Set down the whole listing verbatim.

▼

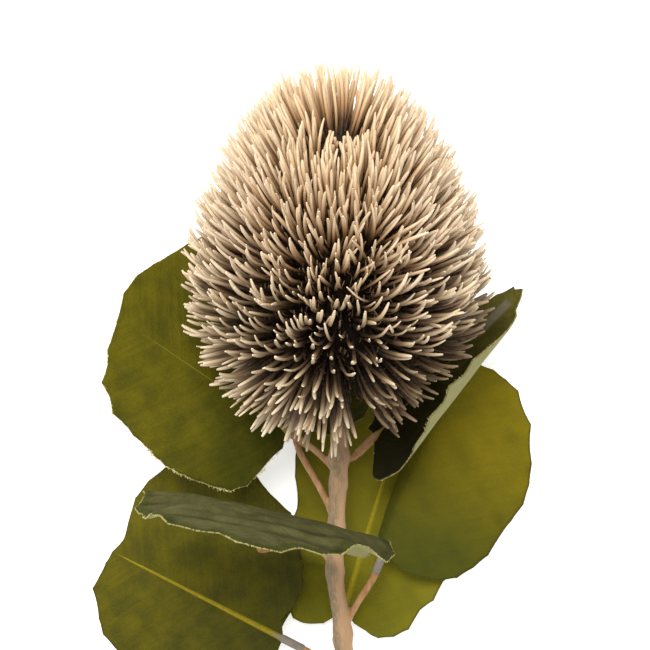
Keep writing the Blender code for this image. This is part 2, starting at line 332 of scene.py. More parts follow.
headFront = (0.0, math.sin(tilt), -math.cos(tilt))
headMiddle = tuple(placed(head["centre"]))

bristles = {
    "spans": 8,
    "sides": 5,
    "flatness": 0.62,
    "pairs": 0.30,  # share of the roots that carry two or three bristles side by side
    "thirds": 0.5,  # share of those that carry three
    "gap": 1.5,  # distance between them at their tips
    "hookTop": 32.0,  # how far a bristle leans over the core's own slope, near the head's top
    "hook": 19.0,
    "curlTop": 4.0,  # how much of that comes between its root and its tip
    "curl": 11.0,
    "curlSpread": (0.2, 1.9),
    "lengthSpread": (0.86, 1.06),
    "widthSpread": (0.78, 1.22),
    "shorter": 0.16,  # share of length that the outer ones of a pair may lose
    "sway": 0.13,  # how far the bristles of one root turn sideways, as a slope
    "ownSway": 0.12,  # how far each one does so by its tip
    "tangle": 2.5,  # how much more they sway at the right, towards the viewer
    "close": 34.0,  # how far the ones in front of the crater lean over it
    "lip": 0.22,  # share of length that those in front of the crater lose
    "thin": 0.38,  # share of the roots left out behind the crater
    "nib": 1.0,  # how far the last stretch of a bristle turns aside
    "partingTurn": -89.0,  # where the dark parting of the lower bristles lies
    "partingHalf": 0.9,
    "partingWidens": 0.04,
    "partingSlant": 0.13,
    "partingTop": 4.0,
    "partingEnd": -27.0,
    "squeeze": 0.36,  # share of length lost where the folded leaf presses, at the lower right
}
bristleZones = {
    "upper": dict(lowest=16.0, highest=80.0, spacing=1.45, width=0.68, seed=7),
    "middle": dict(lowest=-6.0, highest=16.0, spacing=1.78, width=0.69, seed=3),
    "lower": dict(lowest=-40.0, highest=-6.0, spacing=1.82, width=0.68, seed=5),
    "inner": dict(lowest=-40.0, highest=54.0, spacing=1.7, width=0.42, seed=9, length=0.40, curl=25.0,
                  sides=3, spans=4, paleness=0.62),
    "crater": dict(lowest=46.0, highest=80.0, spacing=2.3, width=0.80, seed=2, length=0.26, curl=60.0,
                   paleness=0.78, crater=-1.0),
}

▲

* **Response to this exercise**
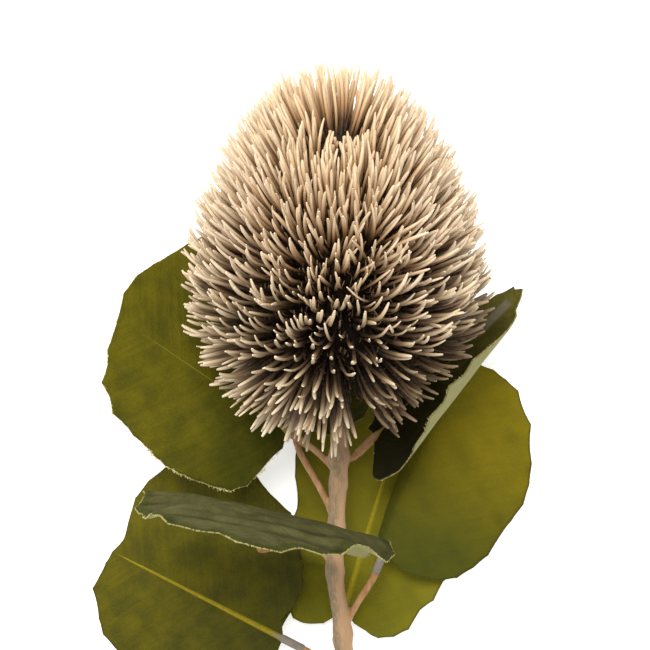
Keep writing the Blender code for this image. This is part 2, starting at line 332 of scene.py. More parts follow.
headFront = (0.0, math.sin(tilt), -math.cos(tilt))
headMiddle = tuple(placed(head["centre"]))

bristles = {
    "spans": 8,
    "sides": 5,
    "flatness": 0.62,
    "pairs": 0.30,  # share of the roots that carry two or three bristles side by side
    "thirds": 0.5,  # share of those that carry three
    "gap": 1.5,  # distance between them at their tips
    "hookTop": 32.0,  # how far a bristle leans over the core's own slope, near the head's top
    "hook": 19.0,
    "curlTop": 4.0,  # how much of that comes between its root and its tip
    "curl": 11.0,
    "curlSpread": (0.2, 1.9),
    "lengthSpread": (0.86, 1.06),
    "widthSpread": (0.78, 1.22),
    "shorter": 0.16,  # share of length that the outer ones of a pair may lose
    "sway": 0.13,  # how far the bristles of one root turn sideways, as a slope
    "ownSway": 0.12,  # how far each one does so by its tip
    "tangle": 2.5,  # how much more they sway at the right, towards the viewer
    "close": 34.0,  # how far the ones in front of the crater lean over it
    "lip": 0.22,  # share of length that those in front of the crater lose
    "thin": 0.38,  # share of the roots left out behind the crater
    "nib": 1.0,  # how far the last stretch of a bristle turns aside
    "partingTurn": -89.0,  # where the dark parting of the lower bristles lies
    "partingHalf": 0.9,
    "partingWidens": 0.04,
    "partingSlant": 0.13,
    "partingTop": 4.0,
    "partingEnd": -27.0,
    "squeeze": 0.36,  # share of length lost where the folded leaf presses, at the lower right
}
bristleZones = {
    "upper": dict(lowest=16.0, highest=80.0, spacing=1.45, width=0.68, seed=7),
    "middle": dict(lowest=-6.0, highest=16.0, spacing=1.78, width=0.69, seed=3),
    "lower": dict(lowest=-40.0, highest=-6.0, spacing=1.82, width=0.68, seed=5),
    "inner": dict(lowest=-40.0, highest=54.0, spacing=1.7, width=0.42, seed=9, length=0.40, curl=25.0,
                  sides=3, spans=4, paleness=0.62),
    "crater": dict(lowest=46.0, highest=80.0, spacing=2.3, width=0.80, seed=2, length=0.26, curl=60.0,
                   paleness=0.78, crater=-1.0),
}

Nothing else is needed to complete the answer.